Recorded data:
---

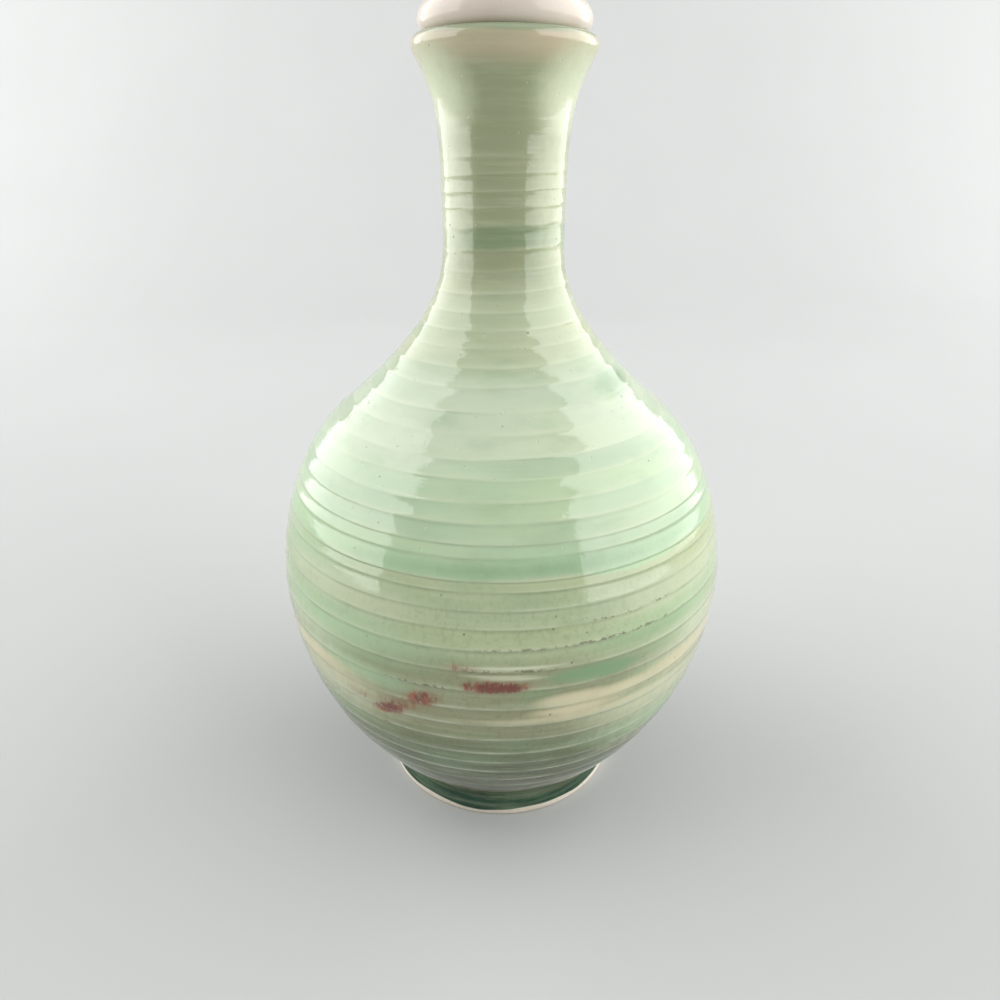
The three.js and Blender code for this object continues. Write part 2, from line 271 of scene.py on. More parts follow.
def work_out(tree, operation, first, second=0.0, third=0.0, clamp=False):
    """One step of arithmetic on numbers or sockets."""
    return add(tree, "ShaderNodeMath", {0: first, 1: second, 2: third}, operation=operation,
               use_clamp=clamp).outputs[0]


def times(tree, first, second):
    return work_out(tree, "MULTIPLY", first, second)


def scaled(tree, value, factor, plus):
    """A value times a factor, and a number added."""
    return work_out(tree, "MULTIPLY_ADD", value, factor, plus)


def one_minus(tree, value):
    return work_out(tree, "SUBTRACT", 1.0, value)


def share_between(tree, value, low, high):
    """0 where the value is at low, 1 where it is at high; low may be above high."""
    if low > high:
        return one_minus(tree, share_between(tree, value, high, low))
    return add(tree, "ShaderNodeMapRange", {"Value": value, "From Min": low, "From Max": high},
               interpolation_type="SMOOTHSTEP").outputs[0]


def blend_colour(tree, share, first, second, way="MIX"):
    made = add(tree, "ShaderNodeMix", data_type="RGBA", blend_type=way)
    for name, value in (("Factor", share), ("A", first), ("B", second)):
        socket = next(s for s in made.inputs if s.name == name and s.enabled)
        if isinstance(value, bpy.types.NodeSocket):
            tree.links.new(value, socket)
        else:
            socket.default_value = value
    return next(s for s in made.outputs if s.enabled)


def mottle(tree, position, scale, detail=3.0, roughness=0.55, stretch=(1, 1, 1)):
    """Soft noise from 0 to 1 at that scale a metre."""
    stretched = add(tree, "ShaderNodeMapping", {"Vector": position, "Scale": stretch})
    return add(tree, "ShaderNodeTexNoise", {"Vector": stretched.outputs[0], "Scale": scale,
               "Detail": detail, "Roughness": roughness}).outputs["Fac"]


def specks(tree, position, scale, size):
    """1 on small round specks, 0 between them; size is their share of the spacing."""
    cells = add(tree, "ShaderNodeTexVoronoi", {"Vector": position, "Scale": scale})
    return share_between(tree, cells.outputs["Distance"], size, size * 0.4)


def vertex_value(tree, name):
    """The number that the piece's vertices hold under that name."""
    return add(tree, "ShaderNodeAttribute", attribute_name=name).outputs["Fac"]


def from_axis(tree, place):
    """How far out from the axis a place lies, in metres."""
    flat = add(tree, "ShaderNodeCombineXYZ", {"X": place["X"], "Y": place["Y"]}).outputs[0]
    return add(tree, "ShaderNodeVectorMath", {0: flat}, operation="LENGTH").outputs["Value"]


def ramp(tree, share, stops):
    """A colour read along (position, colour) stops."""
    made = add(tree, "ShaderNodeValToRGB", {"Fac": share})
    elements = made.color_ramp.elements
    while len(elements) > 1:
        elements.remove(elements[0])
    elements[0].position = stops[0][0]
    elements[0].color = stops[0][1]
    for position, colour in stops[1:]:
        elements.new(position).color = colour
    return made.outputs[0]


def raised(tree, height, depth, under=None):
    """A normal bumped by a height from 0 to 1, depth metres from its low to its high."""
    inputs = {"Height": height, "Strength": 1.0, "Distance": depth}
    if under is not None:
        inputs["Normal"] = under
    return add(tree, "ShaderNodeBump", inputs).outputs[0]


def srgb(red, green, blue):
    """A colour as it looks on screen, 0 to 255, as the linear light a shader takes."""
    def linear(value):
        value /= 255
        return value / 12.92 if value <= 0.04045 else ((value + 0.055) / 1.055) ** 2.4
    return (linear(red), linear(green), linear(blue), 1)


def new_finish(name, **values):
    """A node material. Returns it, its tree, its shader and a position on the piece, in metres."""
    finish = bpy.data.materials.new(name)
    finish.use_nodes = True
    tree = finish.node_tree
    shader = tree.nodes["Principled BSDF"]
    for key, value in values.items():
        shader.inputs[key.replace("_", " ")].default_value = value
    position = add(tree, "ShaderNodeTexCoord").outputs["Object"]
    return finish, tree, shader, position


def wire(tree, shader, colour=None, roughness=None, normal=None):
    for name, socket in (("Base Color", colour), ("Roughness", roughness), ("Normal", normal)):
        if socket is not None:
            tree.links.new(socket, shader.inputs[name])


# Glaze colours; some also carry painted shade and painted light
# Painted shade: the next three are the thick, pooling glaze of the foot and lower body made darker still
# for the shade there
POOLED_AND_SHADED_GREEN = srgb(14, 62, 40)
SHADED_OLIVE = srgb(48, 58, 30)
THICK_AND_SHADED_OLIVE = srgb(78, 90, 54)
OLIVE_CELADON = srgb(154, 160, 123)
NECK_OLIVE = srgb(131, 147, 109)
GREY_CELADON = srgb(178, 191, 151)
DEEP_CELADON = srgb(130, 162, 120)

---

Do this: Extract all of the data above without altering anything.

Response below:
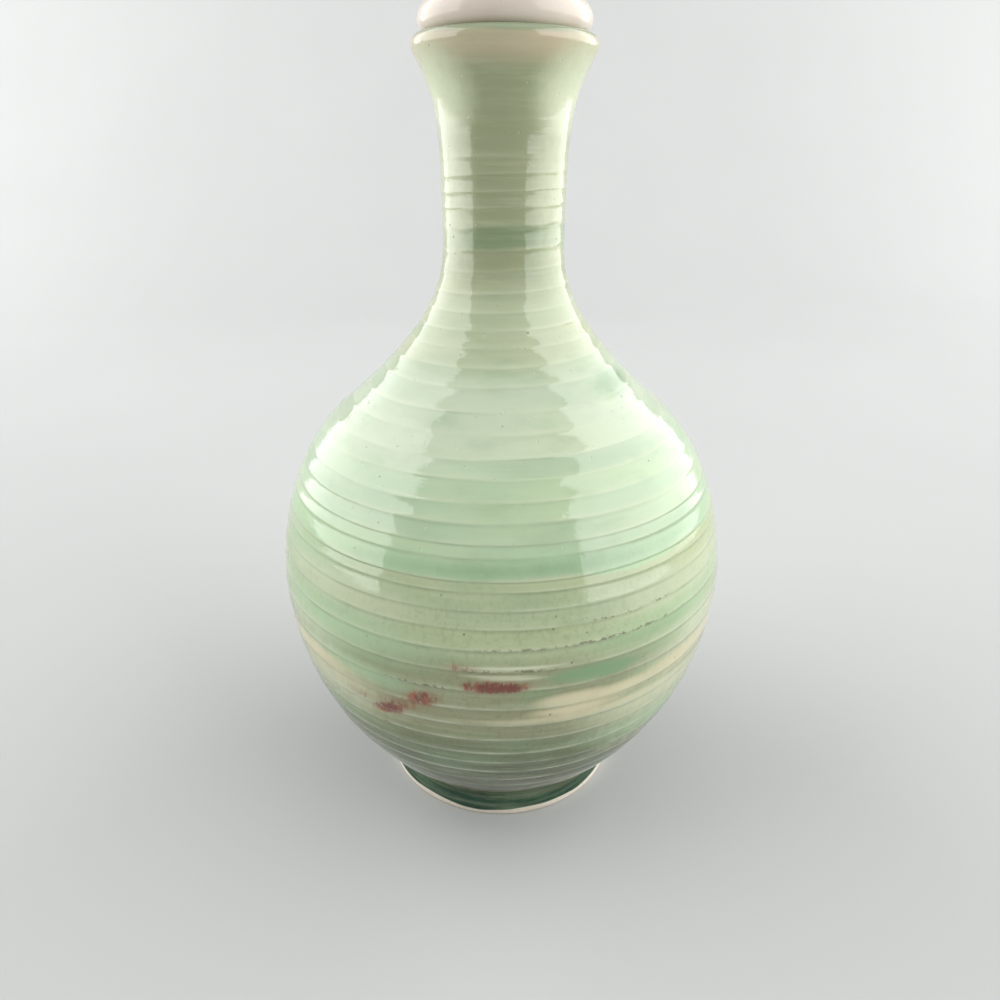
The three.js and Blender code for this object continues. Write part 2, from line 271 of scene.py on. More parts follow.
def work_out(tree, operation, first, second=0.0, third=0.0, clamp=False):
    """One step of arithmetic on numbers or sockets."""
    return add(tree, "ShaderNodeMath", {0: first, 1: second, 2: third}, operation=operation,
               use_clamp=clamp).outputs[0]


def times(tree, first, second):
    return work_out(tree, "MULTIPLY", first, second)


def scaled(tree, value, factor, plus):
    """A value times a factor, and a number added."""
    return work_out(tree, "MULTIPLY_ADD", value, factor, plus)


def one_minus(tree, value):
    return work_out(tree, "SUBTRACT", 1.0, value)


def share_between(tree, value, low, high):
    """0 where the value is at low, 1 where it is at high; low may be above high."""
    if low > high:
        return one_minus(tree, share_between(tree, value, high, low))
    return add(tree, "ShaderNodeMapRange", {"Value": value, "From Min": low, "From Max": high},
               interpolation_type="SMOOTHSTEP").outputs[0]


def blend_colour(tree, share, first, second, way="MIX"):
    made = add(tree, "ShaderNodeMix", data_type="RGBA", blend_type=way)
    for name, value in (("Factor", share), ("A", first), ("B", second)):
        socket = next(s for s in made.inputs if s.name == name and s.enabled)
        if isinstance(value, bpy.types.NodeSocket):
            tree.links.new(value, socket)
        else:
            socket.default_value = value
    return next(s for s in made.outputs if s.enabled)


def mottle(tree, position, scale, detail=3.0, roughness=0.55, stretch=(1, 1, 1)):
    """Soft noise from 0 to 1 at that scale a metre."""
    stretched = add(tree, "ShaderNodeMapping", {"Vector": position, "Scale": stretch})
    return add(tree, "ShaderNodeTexNoise", {"Vector": stretched.outputs[0], "Scale": scale,
               "Detail": detail, "Roughness": roughness}).outputs["Fac"]


def specks(tree, position, scale, size):
    """1 on small round specks, 0 between them; size is their share of the spacing."""
    cells = add(tree, "ShaderNodeTexVoronoi", {"Vector": position, "Scale": scale})
    return share_between(tree, cells.outputs["Distance"], size, size * 0.4)


def vertex_value(tree, name):
    """The number that the piece's vertices hold under that name."""
    return add(tree, "ShaderNodeAttribute", attribute_name=name).outputs["Fac"]


def from_axis(tree, place):
    """How far out from the axis a place lies, in metres."""
    flat = add(tree, "ShaderNodeCombineXYZ", {"X": place["X"], "Y": place["Y"]}).outputs[0]
    return add(tree, "ShaderNodeVectorMath", {0: flat}, operation="LENGTH").outputs["Value"]


def ramp(tree, share, stops):
    """A colour read along (position, colour) stops."""
    made = add(tree, "ShaderNodeValToRGB", {"Fac": share})
    elements = made.color_ramp.elements
    while len(elements) > 1:
        elements.remove(elements[0])
    elements[0].position = stops[0][0]
    elements[0].color = stops[0][1]
    for position, colour in stops[1:]:
        elements.new(position).color = colour
    return made.outputs[0]


def raised(tree, height, depth, under=None):
    """A normal bumped by a height from 0 to 1, depth metres from its low to its high."""
    inputs = {"Height": height, "Strength": 1.0, "Distance": depth}
    if under is not None:
        inputs["Normal"] = under
    return add(tree, "ShaderNodeBump", inputs).outputs[0]


def srgb(red, green, blue):
    """A colour as it looks on screen, 0 to 255, as the linear light a shader takes."""
    def linear(value):
        value /= 255
        return value / 12.92 if value <= 0.04045 else ((value + 0.055) / 1.055) ** 2.4
    return (linear(red), linear(green), linear(blue), 1)


def new_finish(name, **values):
    """A node material. Returns it, its tree, its shader and a position on the piece, in metres."""
    finish = bpy.data.materials.new(name)
    finish.use_nodes = True
    tree = finish.node_tree
    shader = tree.nodes["Principled BSDF"]
    for key, value in values.items():
        shader.inputs[key.replace("_", " ")].default_value = value
    position = add(tree, "ShaderNodeTexCoord").outputs["Object"]
    return finish, tree, shader, position


def wire(tree, shader, colour=None, roughness=None, normal=None):
    for name, socket in (("Base Color", colour), ("Roughness", roughness), ("Normal", normal)):
        if socket is not None:
            tree.links.new(socket, shader.inputs[name])


# Glaze colours; some also carry painted shade and painted light
# Painted shade: the next three are the thick, pooling glaze of the foot and lower body made darker still
# for the shade there
POOLED_AND_SHADED_GREEN = srgb(14, 62, 40)
SHADED_OLIVE = srgb(48, 58, 30)
THICK_AND_SHADED_OLIVE = srgb(78, 90, 54)
OLIVE_CELADON = srgb(154, 160, 123)
NECK_OLIVE = srgb(131, 147, 109)
GREY_CELADON = srgb(178, 191, 151)
DEEP_CELADON = srgb(130, 162, 120)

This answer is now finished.